- GIVEN DATA -
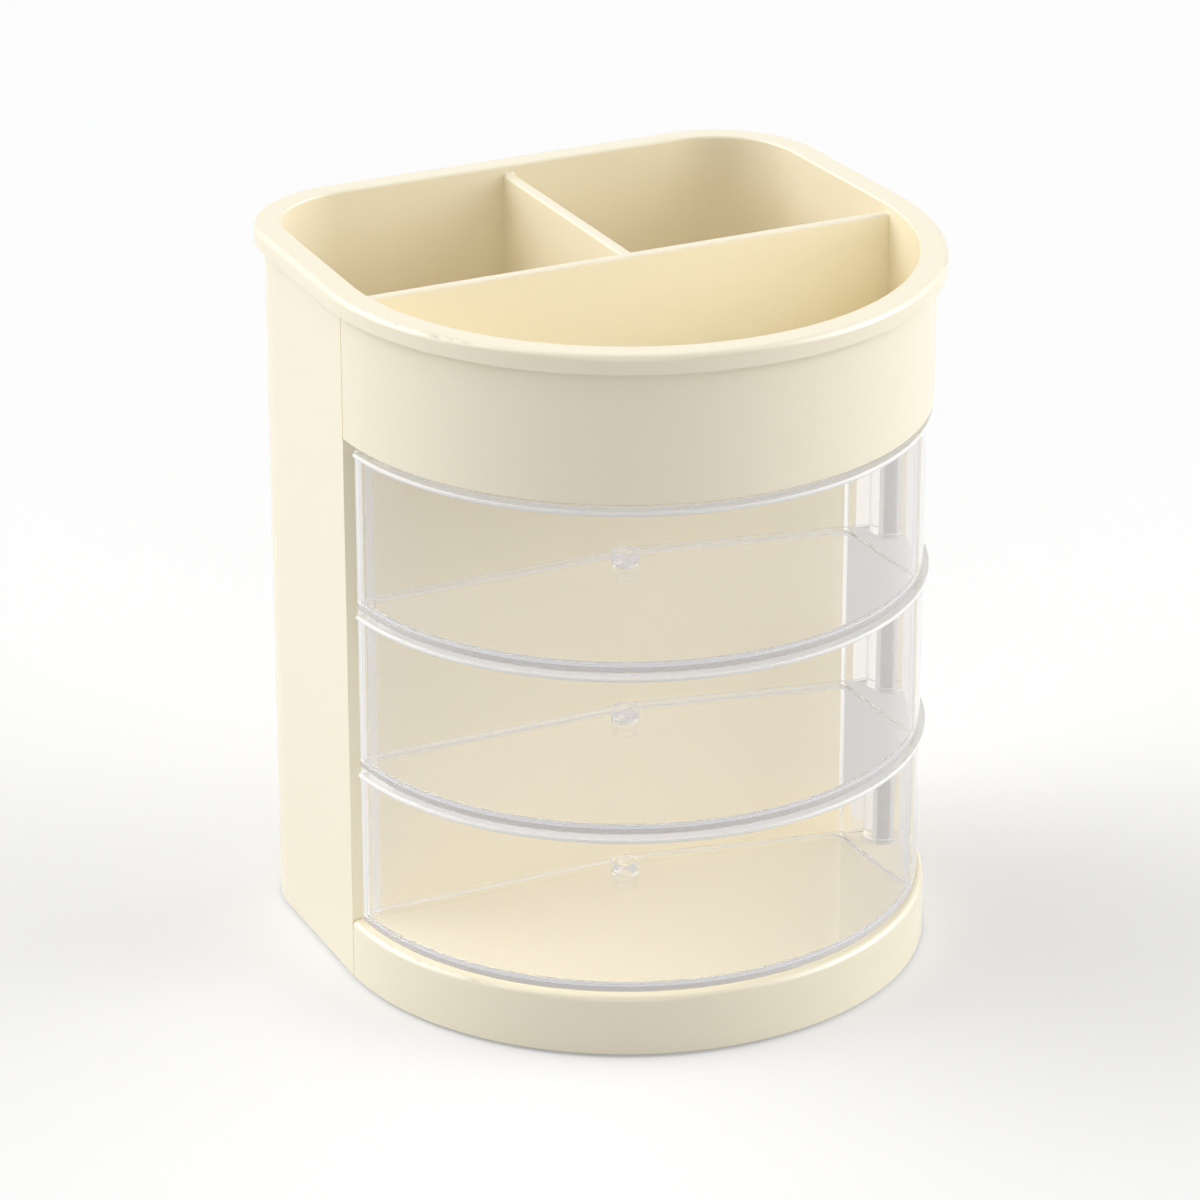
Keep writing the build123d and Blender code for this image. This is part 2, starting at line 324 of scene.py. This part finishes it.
class Wire:
    """A shader value. Arithmetic on it adds Math nodes to its graph."""

    def __init__(self, graph: "Graph", socket: bpy.types.NodeSocket) -> None:
        """Wraps an output socket of a graph's node."""
        self.graph = graph
        self.socket = socket

    def _math(self, operation: str, *values: Plug) -> "Wire":
        """One Math node over the values."""
        settings = {"operation": operation}
        sockets = dict(enumerate(values))
        return self.graph.node("ShaderNodeMath", settings, sockets)

    def __add__(self, other: Plug) -> "Wire":
        """self + other."""
        return self._math("ADD", self, other)

    def __radd__(self, other: Plug) -> "Wire":
        """other + self."""
        return self._math("ADD", other, self)

    def __sub__(self, other: Plug) -> "Wire":
        """self - other."""
        return self._math("SUBTRACT", self, other)

    def __rsub__(self, other: Plug) -> "Wire":
        """other - self."""
        return self._math("SUBTRACT", other, self)

    def __mul__(self, other: Plug) -> "Wire":
        """self * other."""
        return self._math("MULTIPLY", self, other)

    def __rmul__(self, other: Plug) -> "Wire":
        """other * self."""
        return self._math("MULTIPLY", other, self)

    def __truediv__(self, other: Plug) -> "Wire":
        """self / other."""
        return self._math("DIVIDE", self, other)

    def __rtruediv__(self, other: Plug) -> "Wire":
        """other / self."""
        return self._math("DIVIDE", other, self)

    def __pow__(self, other: Plug) -> "Wire":
        """self to the power of other."""
        return self._math("POWER", self, other)

    def modulo(self, other: Plug) -> "Wire":
        """What is left over of whole steps."""
        return self._math("FLOORED_MODULO", self, other)

    def band(self, low: float, high: float, blur: float) -> "Wire":
        """1 between two limits and 0 outside them, with soft edges inside the limits."""
        return ((self - low) / blur).clipped() * ((high - self) / blur).clipped()

    def clipped(self) -> "Wire":
        """self held between 0 and 1."""
        return self._math("MINIMUM", self._math("MAXIMUM", self, 0.0), 1.0)

    def part(self, name: str) -> "Wire":
        """Another output of the same node."""
        return Wire(self.graph, self.socket.node.outputs[name])


class Graph:
    """A node tree that is filled in by one method."""

    def __init__(self, tree: bpy.types.NodeTree) -> None:
        """Empties the tree."""
        self.tree = tree
        self.tree.nodes.clear()

    def node(
        self,
        kind: str,
        settings: Optional[dict[str, Any]] = None,
        sockets: Optional[dict[Union[str, int], Plug]] = None,
        output: Union[str, int] = 0,
    ) -> Wire:
        """Adds a node, its settings first, then its sockets' values and links.

        Args:
            kind: The node's type.
            settings: Attributes by name.
            sockets: Values or wires by input name or number.
            output: Which output the wire carries.

        Returns:
            The wire of that output.
        """
        made = self.tree.nodes.new(kind)
        for name, value in (settings or {}).items():
            setattr(made, name, value)
        for key, value in (sockets or {}).items():
            socket = made.inputs[key]
            if isinstance(value, Wire):
                self.tree.links.new(value.socket, socket)
            elif isinstance(value, tuple) and socket.type == "RGBA":
                socket.default_value = tuple(value) + (1.0,) * (4 - len(value))
            else:
                socket.default_value = value
        if not made.outputs:
            return Wire(self, None)
        return Wire(self, made.outputs[output])

    def mix(self, share: Plug, a: Plug, b: Plug) -> Wire:
        """The colour between a and b by share."""
        settings = {"data_type": "RGBA"}
        return self.node("ShaderNodeMix", settings, {0: share, 6: a, 7: b}, 2)

    def blend(self, share: Plug, a: Wire, b: Wire) -> Wire:
        """The shader between a and b by share."""
        return self.node("ShaderNodeMixShader", None, {0: share, 1: a, 2: b})

    def noise(self, place: Wire, scale: float, detail: float) -> Wire:
        """Noise over a place, about 0.5 on average."""
        sockets = {"Vector": place, "Scale": scale, "Detail": detail}
        return self.node("ShaderNodeTexNoise", None, sockets)

    def place(self) -> Wire:
        """Object coordinates, in metres."""
        return self.node("ShaderNodeTexCoord", output="Object")

    def bump(self, height: Wire, strength: float, distance: float) -> Wire:
        """A normal from a height."""
        sockets = {"Height": height, "Strength": strength, "Distance": distance}
        return self.node("ShaderNodeBump", None, sockets)

    def surface(self, shader: Wire) -> None:
        """Links a shader to the output."""
        kind = (
            "ShaderNodeOutputWorld"
            if isinstance(self.tree.id_data, bpy.types.World)
            else "ShaderNodeOutputMaterial"
        )
        self.node(kind, None, {"Surface": shader})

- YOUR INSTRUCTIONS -
Which lines of the data include "part"? Copy each of them.

- RESULT -
Keep writing the build123d and Blender code for this image. This is part 2, starting at line 324 of scene.py. This part finishes it.
    def part(self, name: str) -> "Wire":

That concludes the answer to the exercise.